Adversarial 3D Convolutional Auto-Encoder for Abnormal Event Detection in Videos

Abstract

Abnormal event detection aims to identify the events that deviate from expected normal patterns. Existing methods usually extract normal spatio-temporal patterns of appearance and motion in a separate manner, which ignores low-level correlations between appearance and motion patterns and may fall short of capturing fine-grained spatio-temporal patterns. In this paper, we propose to simultaneously learn appearance and motion to obtain fine-grained spatio-temporal patterns. To this end, we present an adversarial 3D convolutional auto-encoder to learn the normal spatio-temporal patterns and then identify abnormal events by diverging them from the learned normal patterns in videos. The encoder captures the low-level correlations between spatial and temporal dimensions of videos, and generates distinctive features representing visual spatio-temporal information. The decoder reconstrucccts the original video from the encoded features representing by 3D de-convolutions and learns the normal spatio-temporal patterns in an unsupervised manner.
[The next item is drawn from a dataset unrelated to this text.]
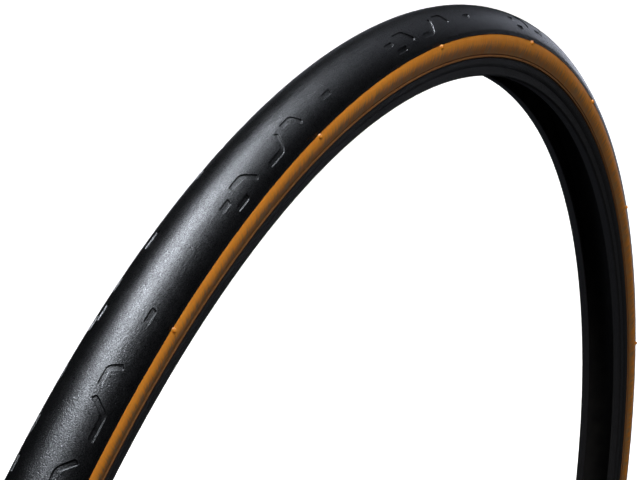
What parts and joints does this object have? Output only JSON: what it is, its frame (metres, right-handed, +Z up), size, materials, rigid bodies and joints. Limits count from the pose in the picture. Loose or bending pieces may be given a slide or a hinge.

We introduce the denoising reconstruction error and adversarial learning strategy to train the 3D convolutional auto-encoder to implicitly learn accurate data distributions that are considered normal patterns, which benefits enhancing the reconstruction ability of the auto-encoder to discriminate abnormal events. Both the theoretical analysis and the extensive experiments on four publicly available datasets demonstrate the effectiveness of our method.